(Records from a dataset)
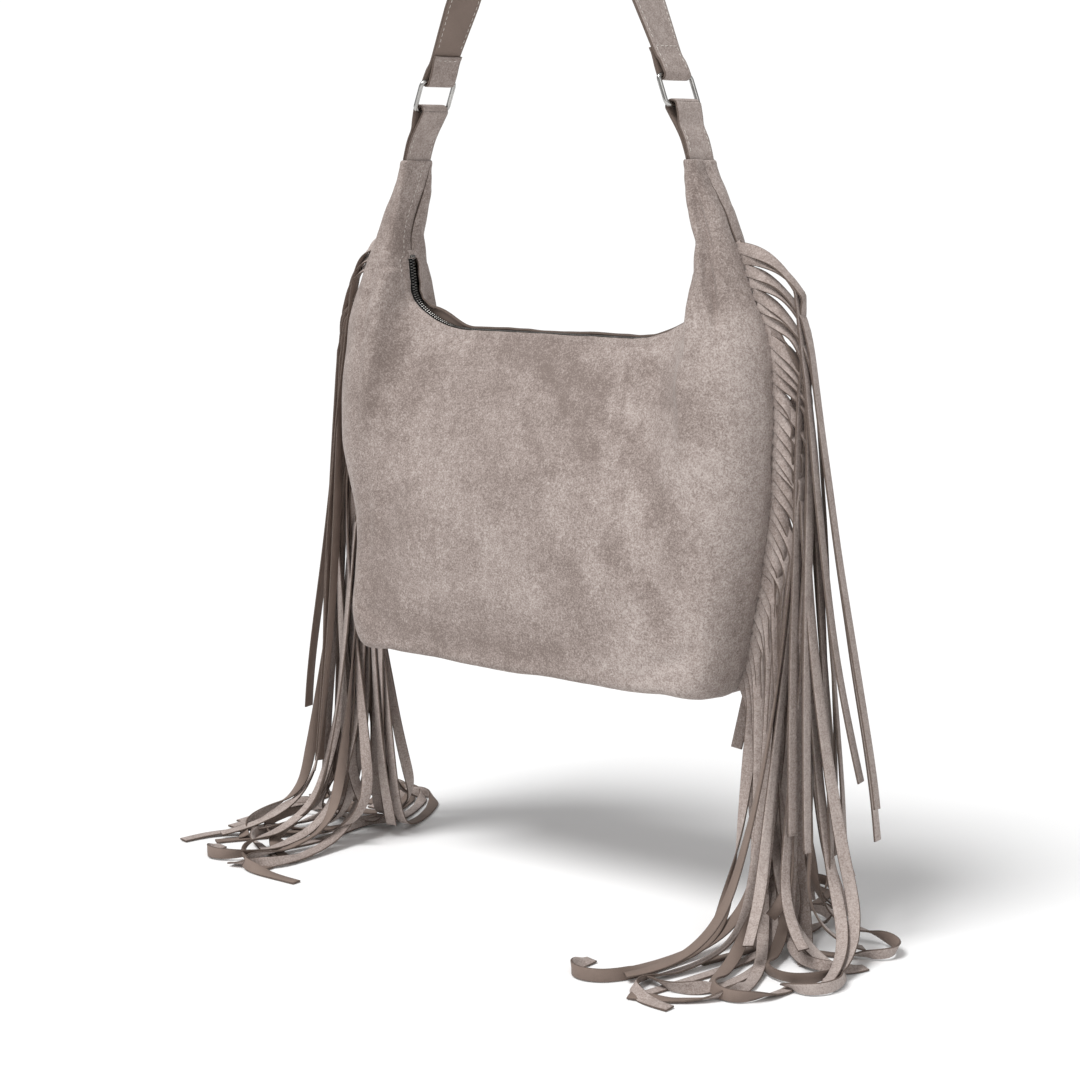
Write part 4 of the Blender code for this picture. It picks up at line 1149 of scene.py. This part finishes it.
    idx = np.arange(M - 2)
    b1, b2 = idx[(idx % 4) < 2], idx[(idx % 4) >= 2]
    idx = np.arange(M - 4)
    far = [idx[(idx % 8) < 4], idx[(idx % 8) >= 4]]
    wave = (0.04 + 0.20 * (s[None, :] / length[:, None]) ** 2) * rng.uniform(0.4, 1.2, (S, 1)) * 981 * dt
    way = rng.uniform(0, 2 * math.pi, (S, 1)) + 1.3 * np.sin(s[None, :] / 5.0 + rng.uniform(0, 6, (S, 1)))
    side_shift = np.where(side < 0, 200.0, 0.0)
    for n in range(total):
        if n < steps[0]:
            lift, phase = HIGH, 0
        elif n < steps[0] + steps[1]:
            t = (n - steps[0]) / steps[1]
            lift, phase = HIGH * (1 - t * t * (3 - 2 * t)), 1
        else:
            lift, phase = 0.0, 2
        low_floor = floor - lift  # the floor rises to the strands instead of the bag sinking
        X0 = X.copy()
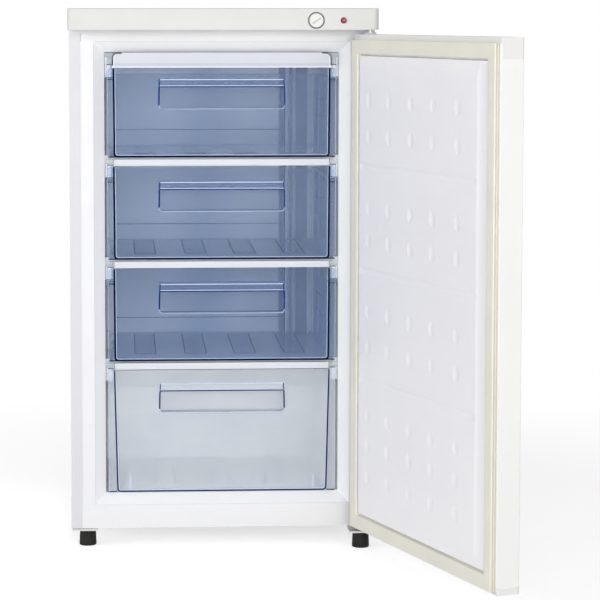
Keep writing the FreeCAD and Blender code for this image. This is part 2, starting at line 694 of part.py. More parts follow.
outer_l, outer_r = -(axis_x + d.gasket_free), d.gasket_hinge - axis_x
seal_in = d.gasket_band + d.field_gap
field_left, field_right = outer_l + seal_in, outer_r - seal_in
field_low, field_high = d.gasket_low + seal_in, d.gasket_high - seal_in
body = new_body("door_liner")
pad(body, "XZ_Plane", [box_loop(x_left, skin_low, x_right,
                                d.door_high - d.cap_lip)], sheet_y, y_in)
pad(body, "XZ_Plane", [box_loop(field_left, field_low, field_right,
                                field_high)], sheet_y, y_in + d.field_rise)
sheet_t = d.panel_sheet
cut(body, "XZ_Plane", [box_loop(field_left + sheet_t, field_low + sheet_t,
                                field_right - sheet_t, field_high - sheet_t)],
    sheet_y, y_in + d.field_rise - sheet_t - d.groove_deep)
grooves = [d.groove_first, d.groove_second, d.groove_third]
cut(body, "XZ_Plane", [box_loop(
    -(axis_x + d.groove_half), z - d.groove_width / 2, d.groove_half - axis_x,
    z + d.groove_width / 2) for z in grooves],
    y_in + d.field_rise - d.groove_deep, y_in + d.field_rise)
put_door(body, "door_liner")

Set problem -
Write out every entry word for word.

Answer -
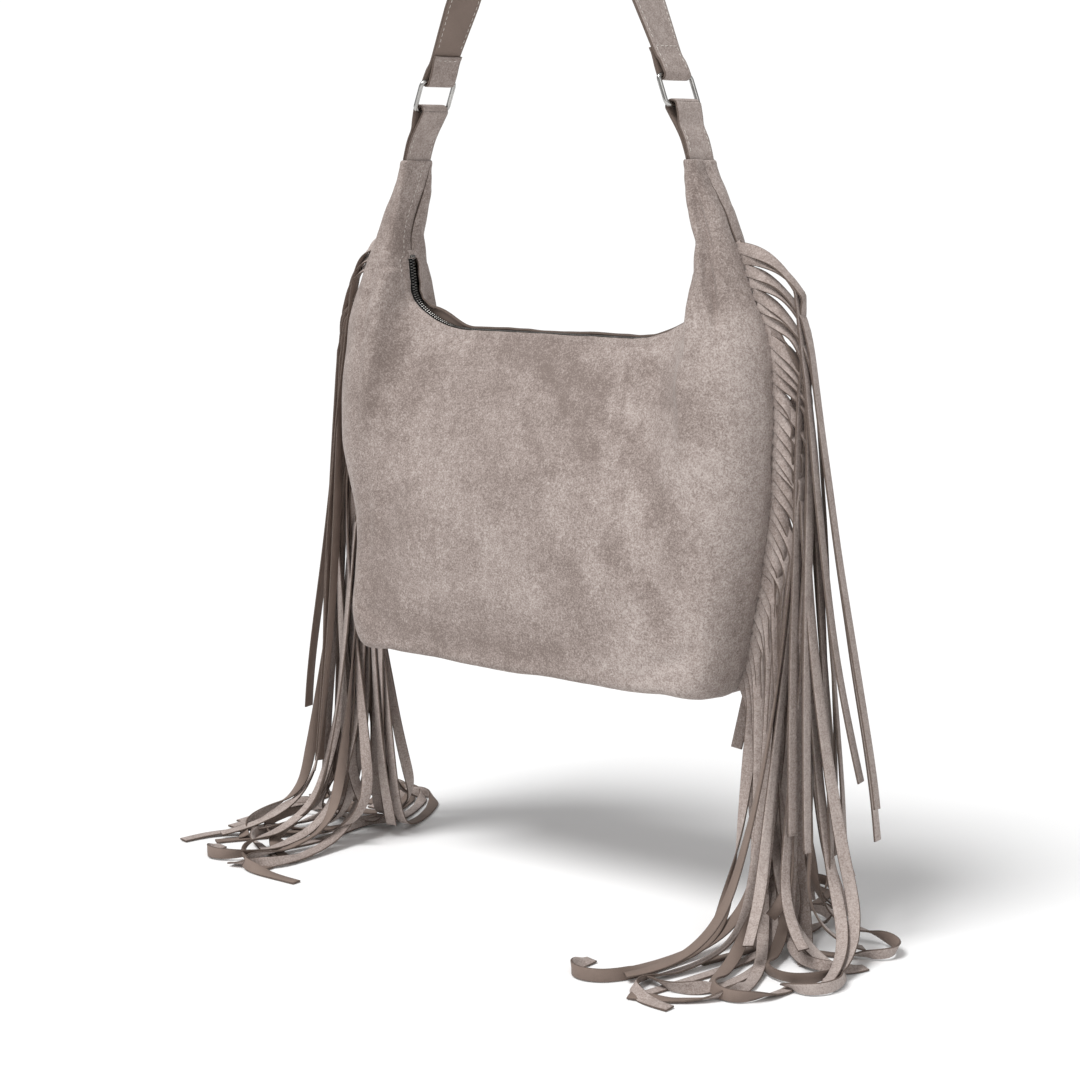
Write part 4 of the Blender code for this picture. It picks up at line 1149 of scene.py. This part finishes it.
    idx = np.arange(M - 2)
    b1, b2 = idx[(idx % 4) < 2], idx[(idx % 4) >= 2]
    idx = np.arange(M - 4)
    far = [idx[(idx % 8) < 4], idx[(idx % 8) >= 4]]
    wave = (0.04 + 0.20 * (s[None, :] / length[:, None]) ** 2) * rng.uniform(0.4, 1.2, (S, 1)) * 981 * dt
    way = rng.uniform(0, 2 * math.pi, (S, 1)) + 1.3 * np.sin(s[None, :] / 5.0 + rng.uniform(0, 6, (S, 1)))
    side_shift = np.where(side < 0, 200.0, 0.0)
    for n in range(total):
        if n < steps[0]:
            lift, phase = HIGH, 0
        elif n < steps[0] + steps[1]:
            t = (n - steps[0]) / steps[1]
            lift, phase = HIGH * (1 - t * t * (3 - 2 * t)), 1
        else:
            lift, phase = 0.0, 2
        low_floor = floor - lift  # the floor rises to the strands instead of the bag sinking
        X0 = X.copy()
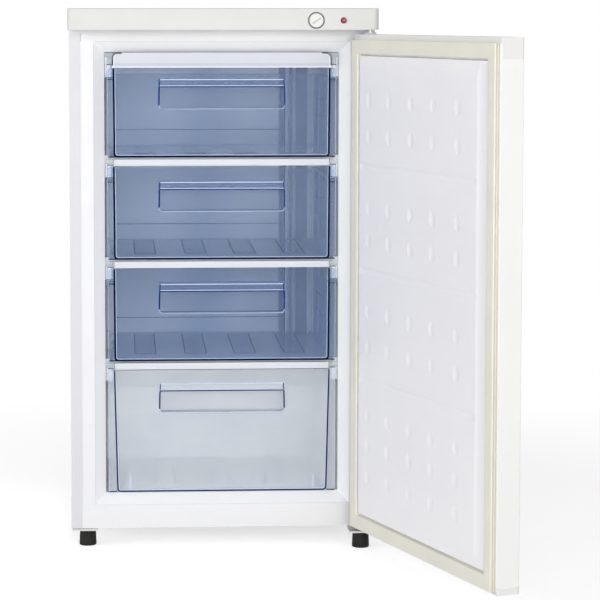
Keep writing the FreeCAD and Blender code for this image. This is part 2, starting at line 694 of part.py. More parts follow.
outer_l, outer_r = -(axis_x + d.gasket_free), d.gasket_hinge - axis_x
seal_in = d.gasket_band + d.field_gap
field_left, field_right = outer_l + seal_in, outer_r - seal_in
field_low, field_high = d.gasket_low + seal_in, d.gasket_high - seal_in
body = new_body("door_liner")
pad(body, "XZ_Plane", [box_loop(x_left, skin_low, x_right,
                                d.door_high - d.cap_lip)], sheet_y, y_in)
pad(body, "XZ_Plane", [box_loop(field_left, field_low, field_right,
                                field_high)], sheet_y, y_in + d.field_rise)
sheet_t = d.panel_sheet
cut(body, "XZ_Plane", [box_loop(field_left + sheet_t, field_low + sheet_t,
                                field_right - sheet_t, field_high - sheet_t)],
    sheet_y, y_in + d.field_rise - sheet_t - d.groove_deep)
grooves = [d.groove_first, d.groove_second, d.groove_third]
cut(body, "XZ_Plane", [box_loop(
    -(axis_x + d.groove_half), z - d.groove_width / 2, d.groove_half - axis_x,
    z + d.groove_width / 2) for z in grooves],
    y_in + d.field_rise - d.groove_deep, y_in + d.field_rise)
put_door(body, "door_liner")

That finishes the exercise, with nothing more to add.